In the Eucharist, all receive equally. Christ draws all to himself, and loves each one equally, yet uniquely. There is neither Jew nor Greek, slave nor free, master nor servant, director nor employee. At every Eucharist, our president is the servant without servitude, washing our feet and speaking ironically of the powerful who lord it over others and then claim the title of benefactor. "It shall not be so among you," he says, in giving us his body and blood.

The Eucharist is an unambiguous reminder that the church is called to build itself on relationships of love and mutuality, not power and domination -- not for its own self-satisfaction, but as a political witness, as a harbinger of the Kingdom of God.
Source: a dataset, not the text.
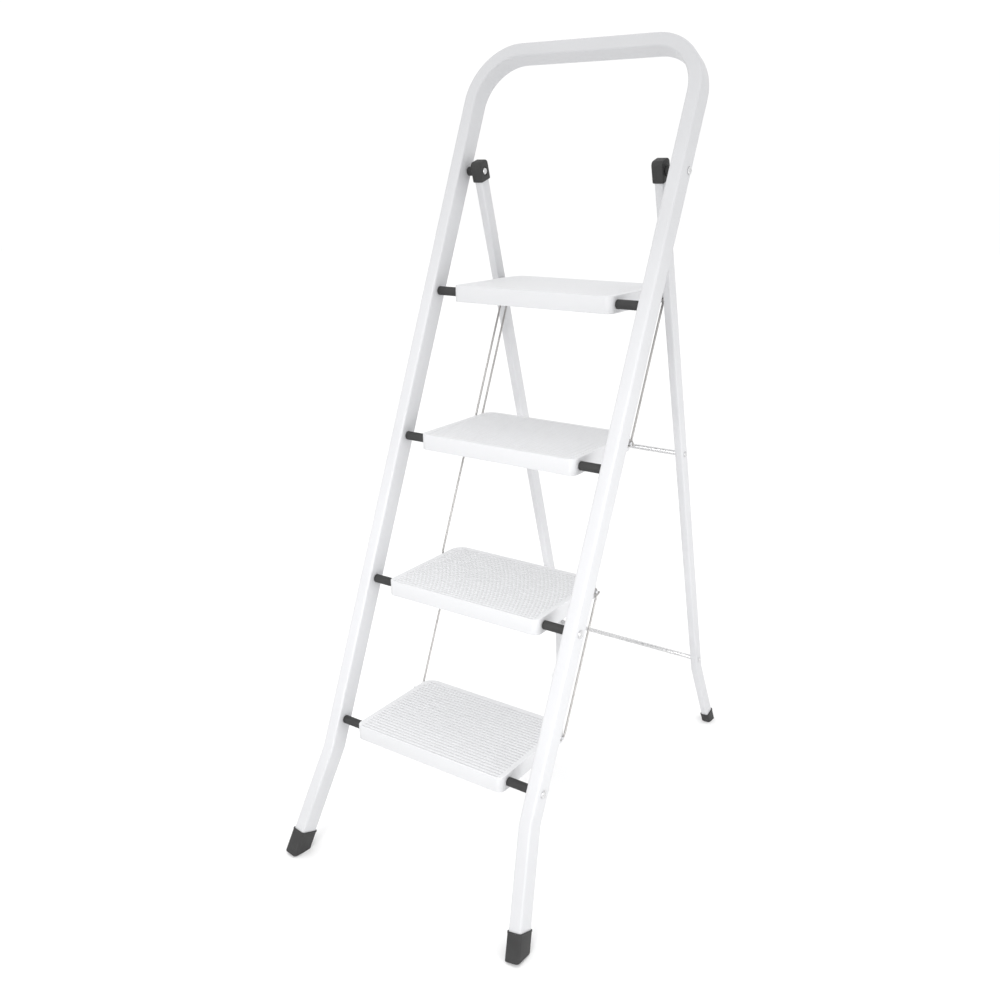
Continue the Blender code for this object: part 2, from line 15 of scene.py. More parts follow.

We celebrate the Eucharist "till he comes". The Eucharist looks forward to a society in God, a city for all the nations, in which the last are first, the humble lifted high, and the powerful repentant, as grace and peace forgive and unite all humanity.

If this is our hope, the supper should be celebrated not as an anaesthetic against the world’s injustices but as a shout of joyful defiance and rebellion -- a provocation and inspiration to make that rebellion real in love and a song of reinvigorating hope that the future can break through into the present.